▶ SET PROBLEM: Write out exactly the lines of the entries below from the one holding "build_anchor(clear_plastic, steel)" to the one holding "for node in", inclusive, and leave out all other lines.

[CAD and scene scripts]

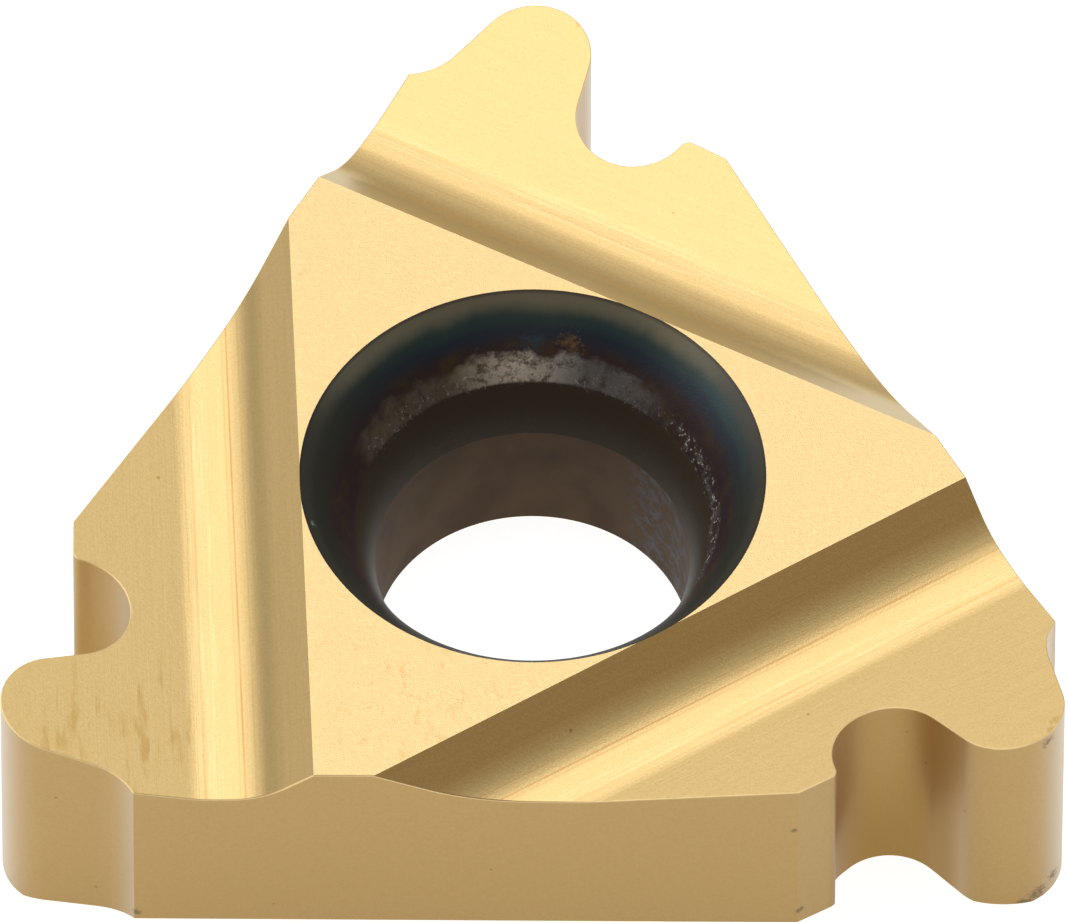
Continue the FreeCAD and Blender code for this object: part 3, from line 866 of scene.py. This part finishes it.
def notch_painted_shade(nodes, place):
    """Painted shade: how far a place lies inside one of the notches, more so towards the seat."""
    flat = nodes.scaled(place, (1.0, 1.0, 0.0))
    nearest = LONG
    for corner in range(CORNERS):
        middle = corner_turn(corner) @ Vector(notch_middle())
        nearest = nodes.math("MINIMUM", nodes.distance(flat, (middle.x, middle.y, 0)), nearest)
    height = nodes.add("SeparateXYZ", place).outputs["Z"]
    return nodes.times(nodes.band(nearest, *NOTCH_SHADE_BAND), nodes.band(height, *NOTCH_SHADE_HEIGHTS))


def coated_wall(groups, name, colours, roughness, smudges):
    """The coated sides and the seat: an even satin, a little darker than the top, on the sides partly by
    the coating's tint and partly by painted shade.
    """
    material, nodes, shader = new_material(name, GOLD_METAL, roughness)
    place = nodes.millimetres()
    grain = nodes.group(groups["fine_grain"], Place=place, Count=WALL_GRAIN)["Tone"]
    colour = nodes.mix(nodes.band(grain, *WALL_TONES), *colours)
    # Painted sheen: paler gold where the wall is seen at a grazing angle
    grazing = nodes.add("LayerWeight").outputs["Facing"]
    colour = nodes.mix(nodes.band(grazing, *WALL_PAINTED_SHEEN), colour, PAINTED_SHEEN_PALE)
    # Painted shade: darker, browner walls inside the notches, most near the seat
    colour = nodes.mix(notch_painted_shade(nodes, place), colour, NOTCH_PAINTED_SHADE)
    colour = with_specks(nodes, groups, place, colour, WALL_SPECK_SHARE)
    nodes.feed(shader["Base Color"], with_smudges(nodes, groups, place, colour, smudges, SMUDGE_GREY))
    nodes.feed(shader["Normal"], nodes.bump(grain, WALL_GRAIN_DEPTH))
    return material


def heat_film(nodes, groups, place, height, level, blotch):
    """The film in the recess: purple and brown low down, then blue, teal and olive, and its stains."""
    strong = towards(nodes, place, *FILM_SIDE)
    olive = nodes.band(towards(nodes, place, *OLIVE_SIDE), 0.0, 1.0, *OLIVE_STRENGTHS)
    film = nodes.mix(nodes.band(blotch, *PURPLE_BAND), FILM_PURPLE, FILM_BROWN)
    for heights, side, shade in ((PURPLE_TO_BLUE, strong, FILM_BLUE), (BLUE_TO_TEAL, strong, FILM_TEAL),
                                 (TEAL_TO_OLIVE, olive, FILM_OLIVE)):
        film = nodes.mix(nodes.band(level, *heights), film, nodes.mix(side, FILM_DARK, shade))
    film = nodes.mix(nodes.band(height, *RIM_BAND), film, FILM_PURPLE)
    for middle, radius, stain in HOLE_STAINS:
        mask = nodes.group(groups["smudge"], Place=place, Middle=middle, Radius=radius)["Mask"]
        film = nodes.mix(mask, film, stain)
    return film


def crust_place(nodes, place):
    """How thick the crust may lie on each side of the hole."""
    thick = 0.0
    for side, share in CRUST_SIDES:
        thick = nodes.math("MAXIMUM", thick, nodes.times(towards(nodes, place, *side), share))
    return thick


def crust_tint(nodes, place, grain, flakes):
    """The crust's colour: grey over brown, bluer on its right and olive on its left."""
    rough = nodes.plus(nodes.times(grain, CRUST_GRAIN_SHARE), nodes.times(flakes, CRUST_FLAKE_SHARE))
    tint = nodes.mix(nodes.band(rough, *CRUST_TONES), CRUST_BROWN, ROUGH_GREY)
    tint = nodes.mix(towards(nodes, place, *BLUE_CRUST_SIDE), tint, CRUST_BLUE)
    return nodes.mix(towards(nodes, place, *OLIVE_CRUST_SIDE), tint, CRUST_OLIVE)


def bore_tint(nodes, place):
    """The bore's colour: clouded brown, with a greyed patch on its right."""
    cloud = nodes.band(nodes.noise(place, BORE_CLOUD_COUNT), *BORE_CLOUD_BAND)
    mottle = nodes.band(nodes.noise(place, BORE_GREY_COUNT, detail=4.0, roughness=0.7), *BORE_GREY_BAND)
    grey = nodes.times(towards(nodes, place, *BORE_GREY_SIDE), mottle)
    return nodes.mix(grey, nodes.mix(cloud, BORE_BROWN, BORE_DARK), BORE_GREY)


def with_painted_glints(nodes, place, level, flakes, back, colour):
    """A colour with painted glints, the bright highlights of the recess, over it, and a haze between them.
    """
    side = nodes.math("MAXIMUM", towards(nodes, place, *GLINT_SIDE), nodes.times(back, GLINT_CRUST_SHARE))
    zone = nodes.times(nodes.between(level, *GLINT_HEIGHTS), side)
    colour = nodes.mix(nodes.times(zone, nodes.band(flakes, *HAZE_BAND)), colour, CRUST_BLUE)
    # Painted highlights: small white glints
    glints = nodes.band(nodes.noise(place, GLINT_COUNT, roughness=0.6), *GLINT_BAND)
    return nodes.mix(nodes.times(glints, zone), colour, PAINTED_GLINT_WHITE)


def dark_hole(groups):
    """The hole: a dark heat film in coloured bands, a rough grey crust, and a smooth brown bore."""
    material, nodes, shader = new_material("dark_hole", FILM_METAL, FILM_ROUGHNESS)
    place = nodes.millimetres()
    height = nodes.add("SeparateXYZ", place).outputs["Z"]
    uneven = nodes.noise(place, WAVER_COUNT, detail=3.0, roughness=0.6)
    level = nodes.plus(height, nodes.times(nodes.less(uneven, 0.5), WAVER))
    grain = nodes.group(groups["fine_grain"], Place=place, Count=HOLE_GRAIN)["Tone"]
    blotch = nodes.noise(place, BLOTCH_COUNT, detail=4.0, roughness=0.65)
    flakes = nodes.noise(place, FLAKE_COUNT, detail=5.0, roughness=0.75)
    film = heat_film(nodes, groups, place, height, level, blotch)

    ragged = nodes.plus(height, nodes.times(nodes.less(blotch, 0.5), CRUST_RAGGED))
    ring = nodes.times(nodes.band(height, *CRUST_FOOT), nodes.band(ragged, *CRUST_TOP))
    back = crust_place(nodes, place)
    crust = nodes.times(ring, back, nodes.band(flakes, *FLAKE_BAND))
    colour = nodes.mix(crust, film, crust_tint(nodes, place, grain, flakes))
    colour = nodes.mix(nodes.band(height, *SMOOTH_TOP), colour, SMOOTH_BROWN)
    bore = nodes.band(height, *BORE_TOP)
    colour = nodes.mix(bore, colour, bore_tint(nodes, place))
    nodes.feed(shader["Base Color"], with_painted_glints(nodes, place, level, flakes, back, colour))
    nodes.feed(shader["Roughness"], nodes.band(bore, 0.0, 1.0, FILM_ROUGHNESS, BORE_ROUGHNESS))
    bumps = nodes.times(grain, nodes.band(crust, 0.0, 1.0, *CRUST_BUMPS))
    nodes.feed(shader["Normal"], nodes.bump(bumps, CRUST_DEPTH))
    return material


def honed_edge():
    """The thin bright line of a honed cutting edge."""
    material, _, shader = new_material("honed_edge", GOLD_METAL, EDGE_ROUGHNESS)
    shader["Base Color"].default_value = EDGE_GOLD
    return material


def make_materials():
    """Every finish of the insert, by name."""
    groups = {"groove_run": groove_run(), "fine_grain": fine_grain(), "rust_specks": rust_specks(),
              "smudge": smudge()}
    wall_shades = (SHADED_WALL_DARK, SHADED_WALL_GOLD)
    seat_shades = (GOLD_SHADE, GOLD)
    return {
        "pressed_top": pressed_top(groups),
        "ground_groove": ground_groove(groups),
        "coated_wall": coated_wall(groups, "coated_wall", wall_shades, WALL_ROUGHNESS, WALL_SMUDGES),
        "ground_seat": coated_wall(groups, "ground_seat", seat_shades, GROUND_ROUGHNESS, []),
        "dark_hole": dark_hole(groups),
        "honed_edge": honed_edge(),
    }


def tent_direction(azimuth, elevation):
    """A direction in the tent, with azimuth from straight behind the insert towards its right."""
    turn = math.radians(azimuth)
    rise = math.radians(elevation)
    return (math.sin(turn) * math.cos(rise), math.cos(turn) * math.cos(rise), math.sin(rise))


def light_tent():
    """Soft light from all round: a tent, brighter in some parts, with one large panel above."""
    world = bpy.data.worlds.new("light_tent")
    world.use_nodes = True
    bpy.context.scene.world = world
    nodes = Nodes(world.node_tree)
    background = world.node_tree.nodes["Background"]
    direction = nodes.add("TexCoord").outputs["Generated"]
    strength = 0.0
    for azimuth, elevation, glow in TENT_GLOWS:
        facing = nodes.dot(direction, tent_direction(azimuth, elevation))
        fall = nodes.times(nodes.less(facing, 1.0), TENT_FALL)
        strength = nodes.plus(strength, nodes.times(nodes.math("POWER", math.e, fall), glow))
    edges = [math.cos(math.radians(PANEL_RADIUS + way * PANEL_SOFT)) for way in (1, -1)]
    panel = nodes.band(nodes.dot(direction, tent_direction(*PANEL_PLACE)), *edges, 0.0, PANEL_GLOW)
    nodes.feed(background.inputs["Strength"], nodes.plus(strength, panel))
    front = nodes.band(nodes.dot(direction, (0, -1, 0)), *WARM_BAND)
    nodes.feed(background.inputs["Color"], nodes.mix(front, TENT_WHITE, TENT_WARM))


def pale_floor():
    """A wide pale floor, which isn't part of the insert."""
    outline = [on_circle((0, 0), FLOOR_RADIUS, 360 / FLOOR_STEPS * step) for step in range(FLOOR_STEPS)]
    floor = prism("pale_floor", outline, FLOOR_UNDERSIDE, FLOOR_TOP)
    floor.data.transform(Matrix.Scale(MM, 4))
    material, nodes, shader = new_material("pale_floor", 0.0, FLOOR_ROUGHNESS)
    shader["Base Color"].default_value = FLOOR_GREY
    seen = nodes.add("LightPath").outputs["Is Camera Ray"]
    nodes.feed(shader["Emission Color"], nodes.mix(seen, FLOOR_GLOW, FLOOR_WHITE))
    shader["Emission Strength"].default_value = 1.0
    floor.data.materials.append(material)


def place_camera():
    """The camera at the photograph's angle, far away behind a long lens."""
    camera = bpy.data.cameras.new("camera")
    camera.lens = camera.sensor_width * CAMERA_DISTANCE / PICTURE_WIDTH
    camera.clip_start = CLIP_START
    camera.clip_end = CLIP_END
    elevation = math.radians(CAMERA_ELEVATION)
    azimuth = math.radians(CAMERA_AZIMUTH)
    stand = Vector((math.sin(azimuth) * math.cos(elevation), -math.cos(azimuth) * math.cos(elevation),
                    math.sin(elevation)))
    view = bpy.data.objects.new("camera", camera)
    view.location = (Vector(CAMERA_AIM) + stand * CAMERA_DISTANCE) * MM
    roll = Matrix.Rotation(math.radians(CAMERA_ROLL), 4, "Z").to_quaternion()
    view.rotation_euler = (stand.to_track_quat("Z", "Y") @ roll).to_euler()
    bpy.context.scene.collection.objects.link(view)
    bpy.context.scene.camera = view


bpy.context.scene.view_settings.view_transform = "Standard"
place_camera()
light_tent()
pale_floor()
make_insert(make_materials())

--

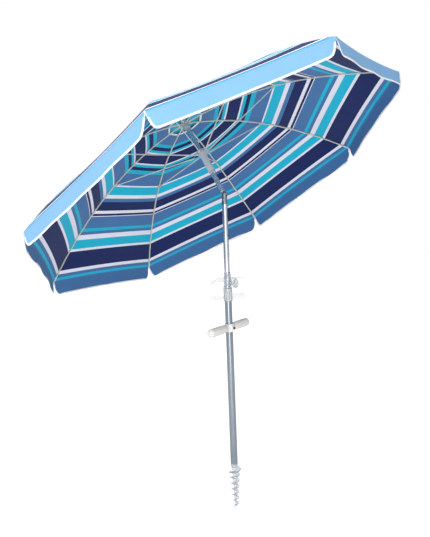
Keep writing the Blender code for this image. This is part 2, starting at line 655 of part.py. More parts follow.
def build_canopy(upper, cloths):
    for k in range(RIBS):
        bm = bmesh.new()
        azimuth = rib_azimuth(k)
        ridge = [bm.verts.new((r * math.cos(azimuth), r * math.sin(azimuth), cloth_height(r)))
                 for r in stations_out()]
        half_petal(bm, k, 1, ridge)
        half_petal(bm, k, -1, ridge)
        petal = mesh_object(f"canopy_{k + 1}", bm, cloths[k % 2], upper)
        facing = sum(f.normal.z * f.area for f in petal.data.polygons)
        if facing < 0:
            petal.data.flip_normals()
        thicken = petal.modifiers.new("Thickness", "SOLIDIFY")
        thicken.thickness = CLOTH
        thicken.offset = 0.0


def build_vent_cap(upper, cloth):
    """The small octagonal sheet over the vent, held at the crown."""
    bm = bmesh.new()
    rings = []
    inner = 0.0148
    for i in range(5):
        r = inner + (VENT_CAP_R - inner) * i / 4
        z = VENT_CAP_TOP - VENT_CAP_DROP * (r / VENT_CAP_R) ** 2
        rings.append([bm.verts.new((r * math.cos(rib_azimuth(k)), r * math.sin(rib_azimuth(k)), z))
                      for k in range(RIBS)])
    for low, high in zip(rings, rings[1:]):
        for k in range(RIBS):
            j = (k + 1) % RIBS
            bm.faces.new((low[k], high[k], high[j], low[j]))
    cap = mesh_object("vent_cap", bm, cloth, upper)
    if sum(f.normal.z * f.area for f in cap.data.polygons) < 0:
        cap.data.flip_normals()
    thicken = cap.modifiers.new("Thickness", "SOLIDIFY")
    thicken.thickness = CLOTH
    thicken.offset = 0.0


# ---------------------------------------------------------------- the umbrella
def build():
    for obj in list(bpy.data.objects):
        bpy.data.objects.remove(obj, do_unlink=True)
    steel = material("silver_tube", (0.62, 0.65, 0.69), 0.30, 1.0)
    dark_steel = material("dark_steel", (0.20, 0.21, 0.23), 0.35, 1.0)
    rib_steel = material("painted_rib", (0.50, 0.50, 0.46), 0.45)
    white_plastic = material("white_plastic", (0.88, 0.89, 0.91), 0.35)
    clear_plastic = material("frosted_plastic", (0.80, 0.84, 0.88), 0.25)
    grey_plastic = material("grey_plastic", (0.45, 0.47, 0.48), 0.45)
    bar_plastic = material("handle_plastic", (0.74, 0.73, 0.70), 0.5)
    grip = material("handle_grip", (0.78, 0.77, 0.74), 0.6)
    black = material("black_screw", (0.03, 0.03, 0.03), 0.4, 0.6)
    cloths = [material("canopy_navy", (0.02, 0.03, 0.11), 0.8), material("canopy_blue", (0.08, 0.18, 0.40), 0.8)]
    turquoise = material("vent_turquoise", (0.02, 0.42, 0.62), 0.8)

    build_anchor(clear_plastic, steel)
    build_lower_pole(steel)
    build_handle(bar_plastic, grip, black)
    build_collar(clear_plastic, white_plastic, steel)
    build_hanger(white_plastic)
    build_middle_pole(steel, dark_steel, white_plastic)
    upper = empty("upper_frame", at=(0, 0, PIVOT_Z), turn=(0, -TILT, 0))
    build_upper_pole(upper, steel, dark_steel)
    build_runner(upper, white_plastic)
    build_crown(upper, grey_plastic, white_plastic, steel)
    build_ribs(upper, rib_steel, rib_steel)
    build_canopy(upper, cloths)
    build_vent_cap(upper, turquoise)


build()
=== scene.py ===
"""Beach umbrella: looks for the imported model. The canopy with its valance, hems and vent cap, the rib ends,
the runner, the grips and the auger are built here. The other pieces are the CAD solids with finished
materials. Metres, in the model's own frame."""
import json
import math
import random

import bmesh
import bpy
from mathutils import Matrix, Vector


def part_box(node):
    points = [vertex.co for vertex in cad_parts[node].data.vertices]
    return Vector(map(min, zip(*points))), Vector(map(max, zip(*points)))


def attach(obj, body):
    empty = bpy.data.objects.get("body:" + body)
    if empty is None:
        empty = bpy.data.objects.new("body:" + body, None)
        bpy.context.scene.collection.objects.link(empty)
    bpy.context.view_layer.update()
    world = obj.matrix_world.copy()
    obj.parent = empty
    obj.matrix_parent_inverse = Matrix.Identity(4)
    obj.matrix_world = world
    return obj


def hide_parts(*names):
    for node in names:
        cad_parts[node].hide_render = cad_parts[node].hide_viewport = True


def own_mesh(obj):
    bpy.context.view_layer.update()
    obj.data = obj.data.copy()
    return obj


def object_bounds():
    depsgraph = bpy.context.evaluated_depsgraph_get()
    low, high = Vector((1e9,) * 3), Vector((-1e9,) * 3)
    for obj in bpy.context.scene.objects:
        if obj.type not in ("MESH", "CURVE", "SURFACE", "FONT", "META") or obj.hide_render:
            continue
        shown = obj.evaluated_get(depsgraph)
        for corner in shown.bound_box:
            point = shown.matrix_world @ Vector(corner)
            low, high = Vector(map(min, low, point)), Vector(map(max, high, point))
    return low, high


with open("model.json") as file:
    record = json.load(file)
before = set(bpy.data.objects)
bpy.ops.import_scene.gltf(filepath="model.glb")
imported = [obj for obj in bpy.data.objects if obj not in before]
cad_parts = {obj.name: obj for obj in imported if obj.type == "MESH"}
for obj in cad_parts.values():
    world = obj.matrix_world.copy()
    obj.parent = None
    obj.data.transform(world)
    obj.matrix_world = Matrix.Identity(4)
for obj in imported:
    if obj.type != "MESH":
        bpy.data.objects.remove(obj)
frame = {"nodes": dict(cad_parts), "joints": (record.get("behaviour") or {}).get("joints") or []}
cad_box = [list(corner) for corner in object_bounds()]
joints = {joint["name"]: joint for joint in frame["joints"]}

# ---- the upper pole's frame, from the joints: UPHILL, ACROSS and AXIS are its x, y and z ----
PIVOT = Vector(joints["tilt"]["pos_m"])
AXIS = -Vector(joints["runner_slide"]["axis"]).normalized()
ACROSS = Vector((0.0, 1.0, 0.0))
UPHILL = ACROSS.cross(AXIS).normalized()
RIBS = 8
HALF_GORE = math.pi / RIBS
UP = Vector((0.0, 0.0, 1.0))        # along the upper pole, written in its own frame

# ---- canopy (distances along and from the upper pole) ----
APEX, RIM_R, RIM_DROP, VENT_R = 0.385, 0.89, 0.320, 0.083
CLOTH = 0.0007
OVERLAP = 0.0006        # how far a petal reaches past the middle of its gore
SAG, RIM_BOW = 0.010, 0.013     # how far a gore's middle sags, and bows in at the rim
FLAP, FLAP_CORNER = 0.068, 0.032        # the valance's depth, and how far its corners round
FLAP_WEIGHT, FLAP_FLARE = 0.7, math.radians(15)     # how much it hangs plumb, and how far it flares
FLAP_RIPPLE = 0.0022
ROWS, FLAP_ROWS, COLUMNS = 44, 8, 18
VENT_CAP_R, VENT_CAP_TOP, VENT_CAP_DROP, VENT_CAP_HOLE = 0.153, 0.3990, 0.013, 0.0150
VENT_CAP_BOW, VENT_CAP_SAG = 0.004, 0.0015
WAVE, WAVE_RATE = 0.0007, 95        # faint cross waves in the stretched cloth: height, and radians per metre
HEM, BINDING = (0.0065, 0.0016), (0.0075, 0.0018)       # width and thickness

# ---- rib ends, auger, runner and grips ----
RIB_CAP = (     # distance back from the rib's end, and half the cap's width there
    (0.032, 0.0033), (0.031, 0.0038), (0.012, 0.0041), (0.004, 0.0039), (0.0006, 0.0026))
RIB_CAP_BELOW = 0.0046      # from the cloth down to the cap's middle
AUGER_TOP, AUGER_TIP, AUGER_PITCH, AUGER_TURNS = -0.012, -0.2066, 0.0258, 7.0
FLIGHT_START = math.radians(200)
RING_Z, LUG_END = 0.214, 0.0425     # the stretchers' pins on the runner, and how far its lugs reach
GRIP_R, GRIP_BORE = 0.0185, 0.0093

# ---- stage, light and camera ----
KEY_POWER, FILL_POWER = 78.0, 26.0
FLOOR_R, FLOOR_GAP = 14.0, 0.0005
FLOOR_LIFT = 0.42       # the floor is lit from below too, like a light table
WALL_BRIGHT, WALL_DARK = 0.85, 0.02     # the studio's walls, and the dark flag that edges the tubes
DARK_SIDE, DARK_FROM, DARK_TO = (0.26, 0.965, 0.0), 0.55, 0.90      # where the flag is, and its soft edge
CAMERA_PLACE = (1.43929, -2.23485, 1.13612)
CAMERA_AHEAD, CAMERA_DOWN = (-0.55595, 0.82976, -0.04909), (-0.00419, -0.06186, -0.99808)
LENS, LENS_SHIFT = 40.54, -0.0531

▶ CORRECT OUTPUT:
    build_anchor(clear_plastic, steel)
    build_lower_pole(steel)
    build_handle(bar_plastic, grip, black)
    build_collar(clear_plastic, white_plastic, steel)
    build_hanger(white_plastic)
    build_middle_pole(steel, dark_steel, white_plastic)
    upper = empty("upper_frame", at=(0, 0, PIVOT_Z), turn=(0, -TILT, 0))
    build_upper_pole(upper, steel, dark_steel)
    build_runner(upper, white_plastic)
    build_crown(upper, grey_plastic, white_plastic, steel)
    build_ribs(upper, rib_steel, rib_steel)
    build_canopy(upper, cloths)
    build_vent_cap(upper, turquoise)


build()
=== scene.py ===
"""Beach umbrella: looks for the imported model. The canopy with its valance, hems and vent cap, the rib ends,
the runner, the grips and the auger are built here. The other pieces are the CAD solids with finished
materials. Metres, in the model's own frame."""
import json
import math
import random

import bmesh
import bpy
from mathutils import Matrix, Vector


def part_box(node):
    points = [vertex.co for vertex in cad_parts[node].data.vertices]
    return Vector(map(min, zip(*points))), Vector(map(max, zip(*points)))


def attach(obj, body):
    empty = bpy.data.objects.get("body:" + body)
    if empty is None:
        empty = bpy.data.objects.new("body:" + body, None)
        bpy.context.scene.collection.objects.link(empty)
    bpy.context.view_layer.update()
    world = obj.matrix_world.copy()
    obj.parent = empty
    obj.matrix_parent_inverse = Matrix.Identity(4)
    obj.matrix_world = world
    return obj


def hide_parts(*names):
    for node in names:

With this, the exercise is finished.